Quote every line as given.

══ Given data ══

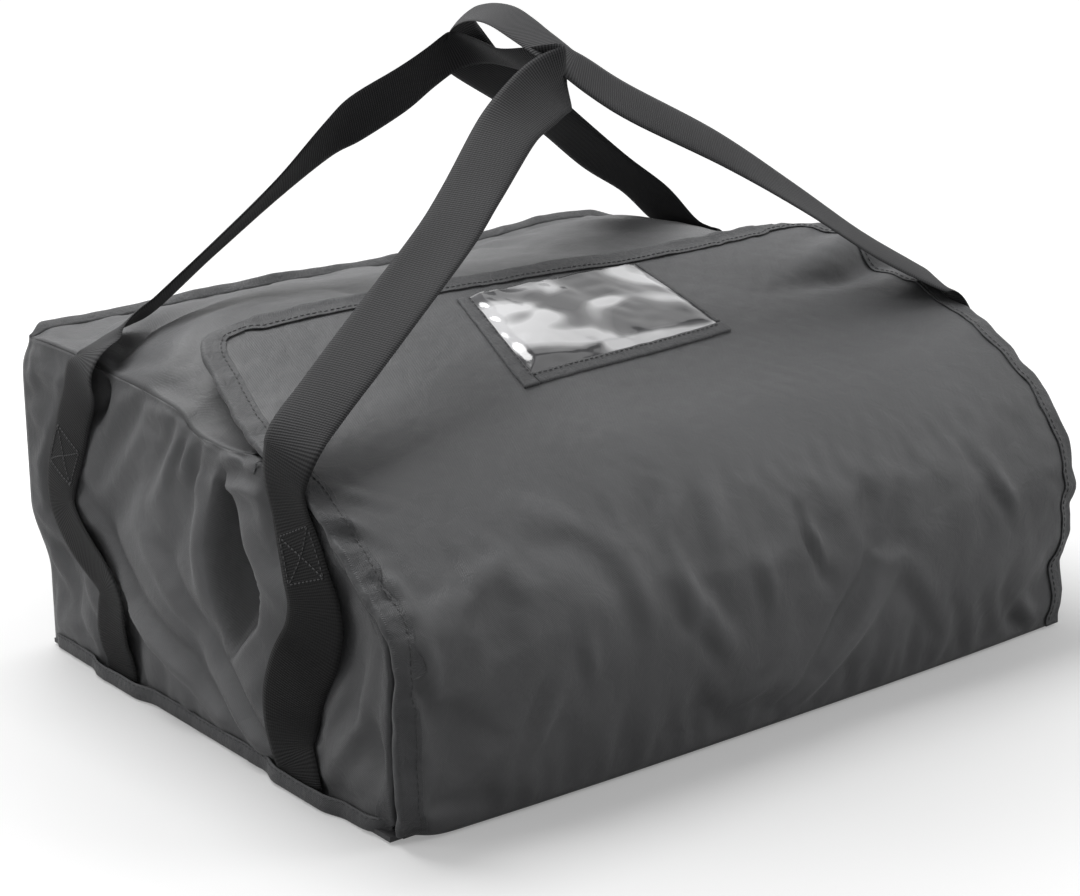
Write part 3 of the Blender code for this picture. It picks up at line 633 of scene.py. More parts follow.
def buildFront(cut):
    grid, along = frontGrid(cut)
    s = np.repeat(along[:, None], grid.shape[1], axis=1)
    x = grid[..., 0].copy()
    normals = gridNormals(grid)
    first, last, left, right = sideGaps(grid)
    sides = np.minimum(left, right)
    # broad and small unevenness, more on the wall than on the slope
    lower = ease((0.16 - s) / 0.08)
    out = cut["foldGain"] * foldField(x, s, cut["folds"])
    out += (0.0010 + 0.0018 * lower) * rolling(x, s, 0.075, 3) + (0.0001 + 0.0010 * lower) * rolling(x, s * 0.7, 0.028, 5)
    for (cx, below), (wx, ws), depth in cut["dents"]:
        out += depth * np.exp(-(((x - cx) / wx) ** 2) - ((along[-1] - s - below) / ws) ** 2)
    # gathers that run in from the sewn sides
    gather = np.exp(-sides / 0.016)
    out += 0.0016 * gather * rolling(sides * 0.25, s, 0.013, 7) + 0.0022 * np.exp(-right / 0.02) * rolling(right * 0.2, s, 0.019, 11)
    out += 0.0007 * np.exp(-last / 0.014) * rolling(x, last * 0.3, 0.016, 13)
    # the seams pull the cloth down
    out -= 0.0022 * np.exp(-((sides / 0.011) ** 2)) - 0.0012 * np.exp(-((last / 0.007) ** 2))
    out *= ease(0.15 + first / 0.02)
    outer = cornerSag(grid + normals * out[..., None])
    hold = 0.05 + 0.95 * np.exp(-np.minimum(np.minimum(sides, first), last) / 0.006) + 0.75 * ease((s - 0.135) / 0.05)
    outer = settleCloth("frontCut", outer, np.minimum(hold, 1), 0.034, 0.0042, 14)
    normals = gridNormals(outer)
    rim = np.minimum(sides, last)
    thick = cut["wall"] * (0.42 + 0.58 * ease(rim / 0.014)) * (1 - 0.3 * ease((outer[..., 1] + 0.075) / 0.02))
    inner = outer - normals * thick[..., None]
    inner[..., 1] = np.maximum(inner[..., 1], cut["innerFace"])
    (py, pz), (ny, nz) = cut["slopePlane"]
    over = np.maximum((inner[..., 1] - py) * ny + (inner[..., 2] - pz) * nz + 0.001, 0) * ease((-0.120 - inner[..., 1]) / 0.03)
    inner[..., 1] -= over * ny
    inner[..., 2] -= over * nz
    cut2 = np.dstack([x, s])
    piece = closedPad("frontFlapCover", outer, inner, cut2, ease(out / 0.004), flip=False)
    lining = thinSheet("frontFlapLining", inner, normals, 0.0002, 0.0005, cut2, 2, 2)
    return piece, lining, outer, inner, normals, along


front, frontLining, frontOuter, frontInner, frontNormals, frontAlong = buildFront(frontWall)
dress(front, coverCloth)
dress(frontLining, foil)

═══

§ **The answer**
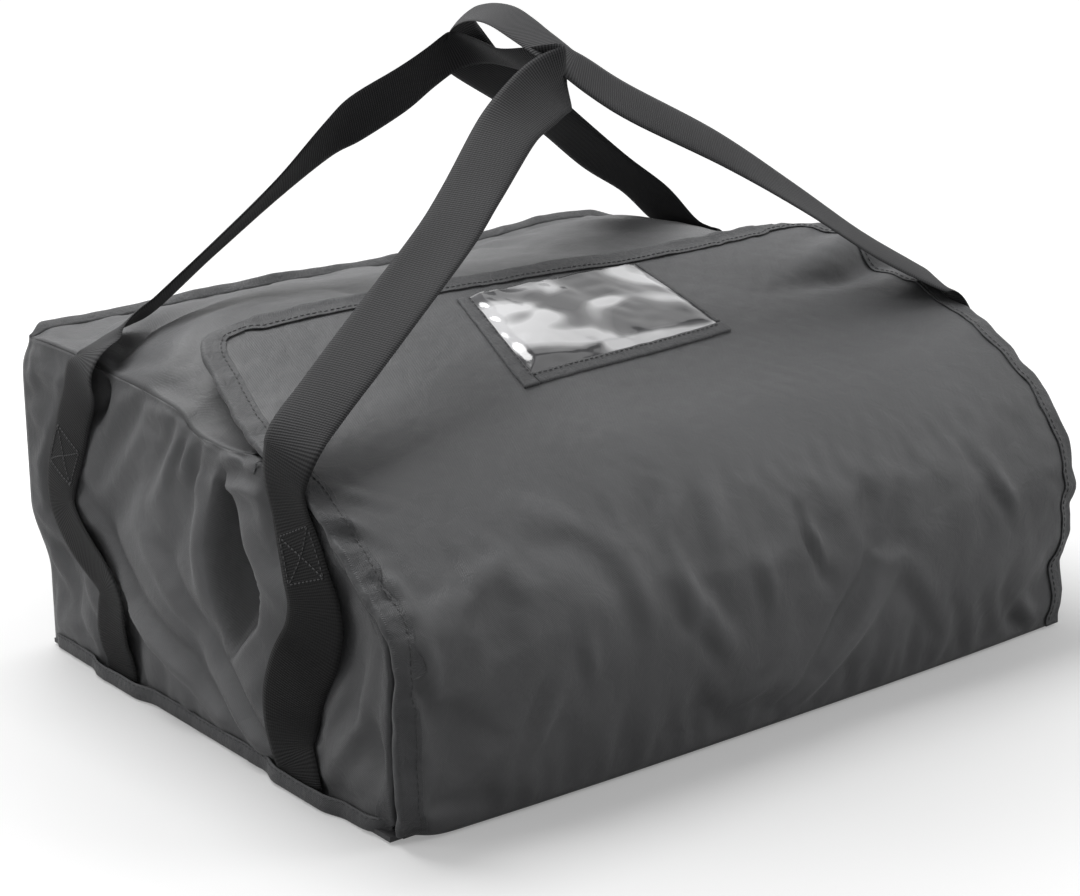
Write part 3 of the Blender code for this picture. It picks up at line 633 of scene.py. More parts follow.
def buildFront(cut):
    grid, along = frontGrid(cut)
    s = np.repeat(along[:, None], grid.shape[1], axis=1)
    x = grid[..., 0].copy()
    normals = gridNormals(grid)
    first, last, left, right = sideGaps(grid)
    sides = np.minimum(left, right)
    # broad and small unevenness, more on the wall than on the slope
    lower = ease((0.16 - s) / 0.08)
    out = cut["foldGain"] * foldField(x, s, cut["folds"])
    out += (0.0010 + 0.0018 * lower) * rolling(x, s, 0.075, 3) + (0.0001 + 0.0010 * lower) * rolling(x, s * 0.7, 0.028, 5)
    for (cx, below), (wx, ws), depth in cut["dents"]:
        out += depth * np.exp(-(((x - cx) / wx) ** 2) - ((along[-1] - s - below) / ws) ** 2)
    # gathers that run in from the sewn sides
    gather = np.exp(-sides / 0.016)
    out += 0.0016 * gather * rolling(sides * 0.25, s, 0.013, 7) + 0.0022 * np.exp(-right / 0.02) * rolling(right * 0.2, s, 0.019, 11)
    out += 0.0007 * np.exp(-last / 0.014) * rolling(x, last * 0.3, 0.016, 13)
    # the seams pull the cloth down
    out -= 0.0022 * np.exp(-((sides / 0.011) ** 2)) - 0.0012 * np.exp(-((last / 0.007) ** 2))
    out *= ease(0.15 + first / 0.02)
    outer = cornerSag(grid + normals * out[..., None])
    hold = 0.05 + 0.95 * np.exp(-np.minimum(np.minimum(sides, first), last) / 0.006) + 0.75 * ease((s - 0.135) / 0.05)
    outer = settleCloth("frontCut", outer, np.minimum(hold, 1), 0.034, 0.0042, 14)
    normals = gridNormals(outer)
    rim = np.minimum(sides, last)
    thick = cut["wall"] * (0.42 + 0.58 * ease(rim / 0.014)) * (1 - 0.3 * ease((outer[..., 1] + 0.075) / 0.02))
    inner = outer - normals * thick[..., None]
    inner[..., 1] = np.maximum(inner[..., 1], cut["innerFace"])
    (py, pz), (ny, nz) = cut["slopePlane"]
    over = np.maximum((inner[..., 1] - py) * ny + (inner[..., 2] - pz) * nz + 0.001, 0) * ease((-0.120 - inner[..., 1]) / 0.03)
    inner[..., 1] -= over * ny
    inner[..., 2] -= over * nz
    cut2 = np.dstack([x, s])
    piece = closedPad("frontFlapCover", outer, inner, cut2, ease(out / 0.004), flip=False)
    lining = thinSheet("frontFlapLining", inner, normals, 0.0002, 0.0005, cut2, 2, 2)
    return piece, lining, outer, inner, normals, along


front, frontLining, frontOuter, frontInner, frontNormals, frontAlong = buildFront(frontWall)
dress(front, coverCloth)
dress(frontLining, foil)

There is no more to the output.